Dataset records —
^^^^^^^^^^^^^^^^

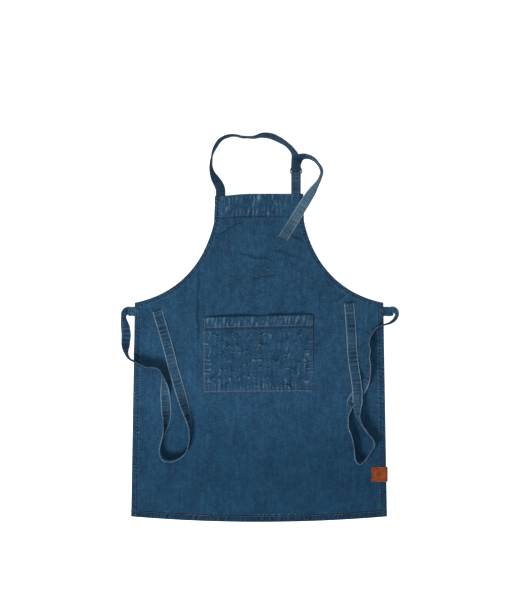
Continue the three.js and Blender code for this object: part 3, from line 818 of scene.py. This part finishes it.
def pocket_tilt(x, y):
    """The pocket is sewn on a little askew, more at its mouth than along its bottom."""
    return x * (0.008 + 0.016 * smooth(POCKET_TOP - POCKET_H, POCKET_TOP, y))


def pocket_place(x, y):
    """The underside of the pocket's cloth at points of the pocket's own, and its wear with painted light and
    shade.
    """
    low, wear_and_painted_light = pocket_low(x, y)
    return np.stack([x + POCKET_X, y + pocket_tilt(x, y), low], axis=1), wear_and_painted_light


def pocket_sheet(name, node, y_low, y_high, fine, material, above, below):
    """A sheet of the pocket, reaching from above to below its cloth's underside."""
    cols, rows = 141, int((y_high - y_low) / fine) + 1
    x = np.tile(np.linspace(-POCKET_W / 2, POCKET_W / 2, cols), rows)
    place, wear_and_painted_light = pocket_place(x, np.repeat(np.linspace(y_low, y_high, rows), cols))
    obj = slab(name, place + [0, 0, above], place + [0, 0, below], rows, cols, material, place[:, :2], wear_and_painted_light)
    fix_to(obj, "apron", node)
    return obj


pocket = pocket_sheet(
    "pocket_cloth", "pocket_panel", POCKET_TOP - POCKET_H, POCKET_TOP, 2.1, DENIM_POCKET, CLOTH_T, 0)
pocket_sheet(
    "pocket_hem_turn", "pocket_top_hem", POCKET_TOP - POCKET_HEM, POCKET_TOP - 0.6, 3.0, DENIM_HEM,
    -0.12, -0.92)


# ---- stitching on the panel and pocket
def on_panel(points):
    x, y = points.T
    return np.column_stack([x, y - bib_drop(x, y), panel_height(x, y)[0] + CLOTH_T])


def on_pocket(points):
    return pocket_place(*points.T)[0] + [0, 0, CLOTH_T]


def run(points):
    return points, np.tile([0.0, 0.0, 1.0], (len(points), 1))


def box_line(x0, x1, y0, y1):
    """A sewn box with one diagonal."""
    return [(x0, y0), (x1, y0), (x1, y1), (x0, y1), (x0, y0), (x1, y1)]


def build_stitching():
    side = side_line(np.linspace(WAIST_Y - 14, BOTTOM_Y + 2, 60)) - [SIDE_HEM - STITCH_IN, 0]
    blue = []
    for turn in (-1, 1):
        flip, x = np.array([turn, 1]), turn * (BIB_HALF - 6)
        blue += [inward(ARM_RUN, ARM_HEM - STITCH_IN) * flip, side * flip]
        blue.append([(x, BIB_TOP - BAND), (x, BIB_STRAIGHT)])
        for x in np.linspace(WAIST_HALF - 11.5, WAIST_HALF - 2.5, 3):
            blue.append([(turn * x, TIE_Y - 12), (turn * x, TIE_Y + 12)])
    for gap in BAND_STITCH:
        blue.append([(-BIB_HALF + 3, BIB_TOP - gap), (BIB_HALF - 3, BIB_TOP - gap)])
    for x in (NECK_X, RING_X):
        blue.append(box_line(x - 11, x + 11, BIB_TOP - SEWN, BIB_TOP - 7))
    bottom = bottom_line(np.linspace(-HEM_HALF + 4, HEM_HALF - 4, 80)) + [0, BOTTOM_HEM - STITCH_IN]
    tan_from, tan_to, between = -210, -130, 2
    x = bottom[:, 0]
    blue += [bottom[x < tan_from - between], bottom[x > tan_to + between]]
    tan = [bottom[(x > tan_from) & (x < tan_to)]]
    half, second = POCKET_W / 2 - POCKET_STITCH, POCKET_W / 2 - SECOND_STITCH
    top, mouth, low = POCKET_TOP - 2, POCKET_TOP - MOUTH_STITCH, POCKET_TOP - POCKET_H + POCKET_STITCH
    pocket_tan = [[(-half, mouth), (half, mouth)], [(-half, top), (-half, low)], [(-half, low), (half, low)]]
    pocket_blue = [[(half, top), (half, low)], [(second, top), (second, low)]]
    divider = [[(0.0, POCKET_TOP - 3), (0.0, low)]]
    made = (
        ("stitching_hems", on_panel, blue, THREAD_BLUE, "bib_band_thread"),
        ("stitching_bottom", on_panel, tan, THREAD_TAN, "bottom_hem_thread"),
        ("stitching_mouth", on_pocket, pocket_tan, THREAD_TAN, "pocket_mouth_thread"),
        ("stitching_divider", on_pocket, divider, THREAD_DEEP, "pocket_divider_thread"),
        ("stitching_pocket", on_pocket, pocket_blue, THREAD_BLUE, None),
    )
    for name, place, lines, material, node in made:
        obj = stitch_mesh(name, [run(place(dense(line))) for line in lines], material)
        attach(obj, "apron")
        if node:
            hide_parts(node)


build_stitching()


# ---- straps
def route(points, step=2.2):
    """Even places along a strap's [x, y, low, roll] points, and its roll at each."""
    points = np.asarray(points, float)
    fine = curve_points(points, 24)
    plan = run_lengths(fine[:, :2])
    s = np.append(np.arange(0, plan[-1], step), plan[-1])
    roll = np.interp(s, plan[::24][: len(points)], points[:, 3])
    window = np.hanning(9)
    roll = np.convolve(np.pad(roll, 4, mode="edge"), window / window.sum(), "valid")
    return sampled(fine[:, :3], plan, s), roll


def flat_stations(points):
    """Stations (centre, side, normal) of a strap that lies or stands on something."""
    at, roll = route(points)
    d = directions(at[:, :2])
    flat, up = np.column_stack([-d[:, 1], d[:, 0], np.zeros(len(d))]), np.array([0.0, 0.0, 1.0])
    r = np.radians(roll)[:, None]
    rise = np.abs(np.sin(r)) * STRAP_W / 2 + np.abs(np.cos(r)) * STRAP_T / 2
    centre = np.column_stack([at[:, :2], np.clip(at[:, 2:], 0.05, None) + rise])
    return centre, flat * np.cos(r) + up * np.sin(r), up * np.cos(r) - flat * np.sin(r)


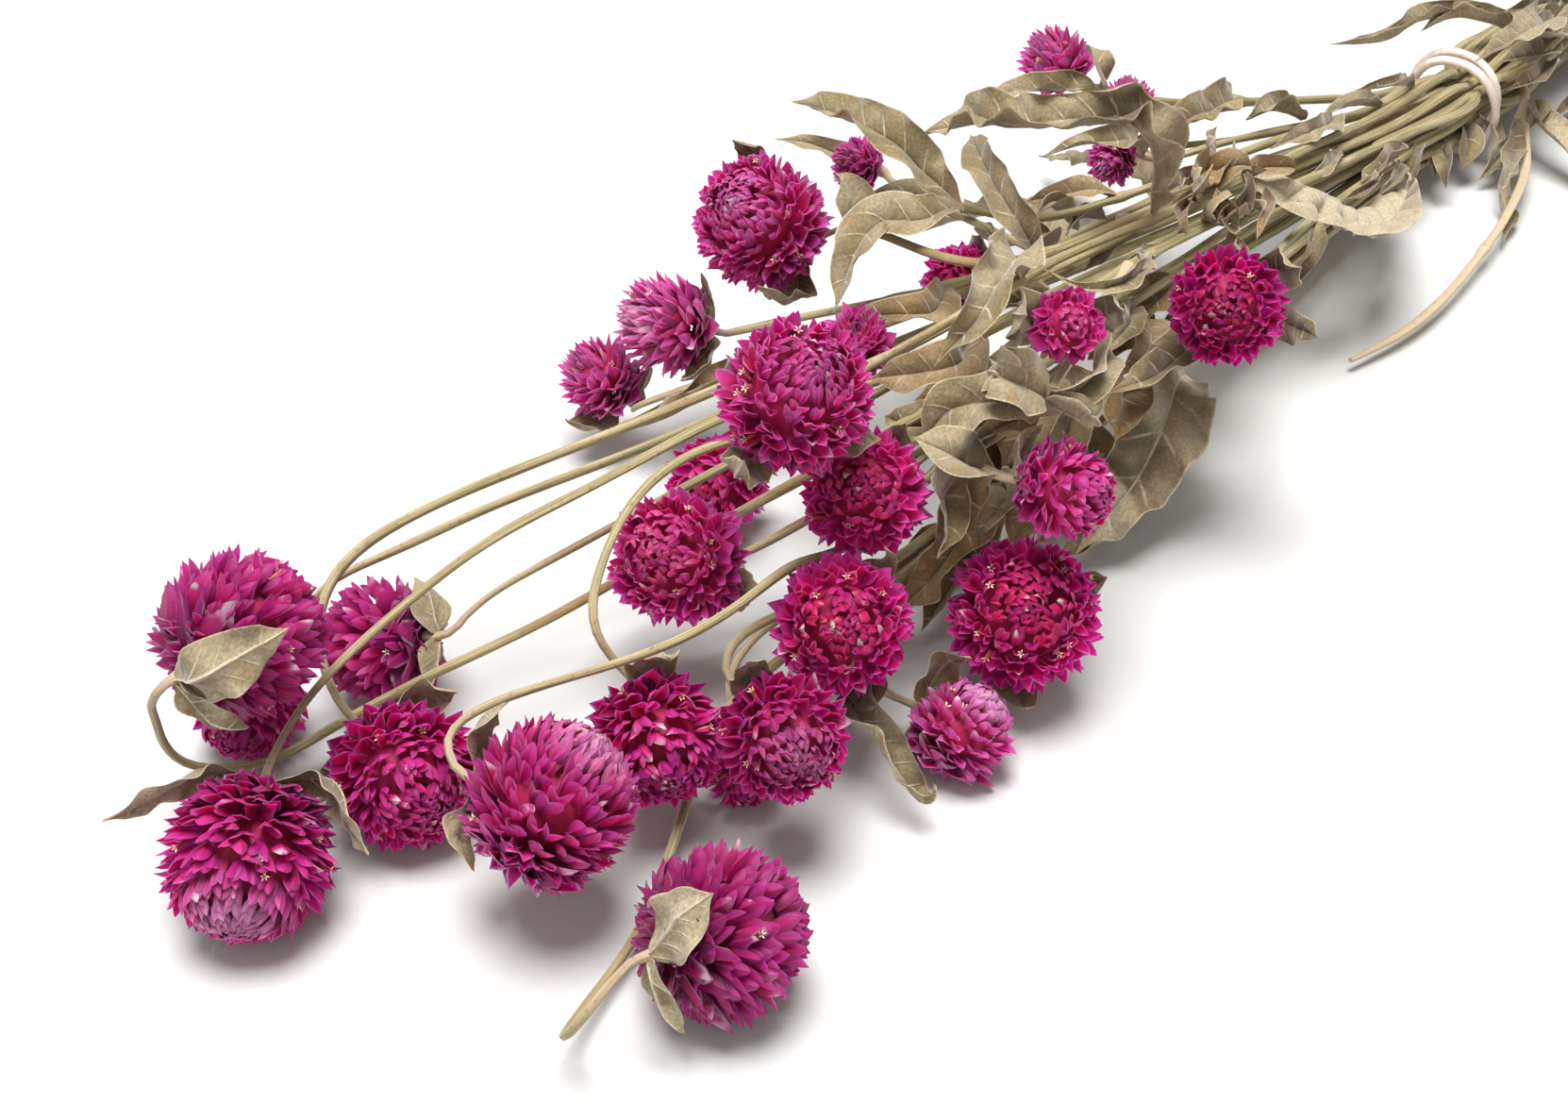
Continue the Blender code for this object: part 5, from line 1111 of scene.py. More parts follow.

^^^^^^^^^^^^^^^^

PROBLEM DESCRIPTION — Set down, exactly as written, each line of the data from its opening line through the one containing "return np.stack([x +". Output nothing more.

SOLUTION FOR THIS TASK —
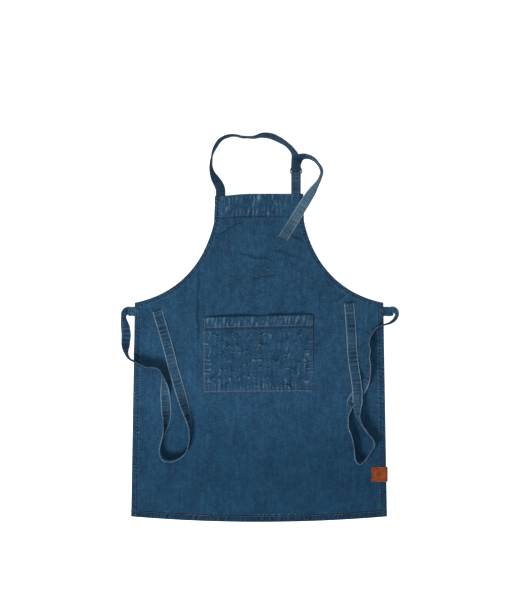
Continue the three.js and Blender code for this object: part 3, from line 818 of scene.py. This part finishes it.
def pocket_tilt(x, y):
    """The pocket is sewn on a little askew, more at its mouth than along its bottom."""
    return x * (0.008 + 0.016 * smooth(POCKET_TOP - POCKET_H, POCKET_TOP, y))


def pocket_place(x, y):
    """The underside of the pocket's cloth at points of the pocket's own, and its wear with painted light and
    shade.
    """
    low, wear_and_painted_light = pocket_low(x, y)
    return np.stack([x + POCKET_X, y + pocket_tilt(x, y), low], axis=1), wear_and_painted_light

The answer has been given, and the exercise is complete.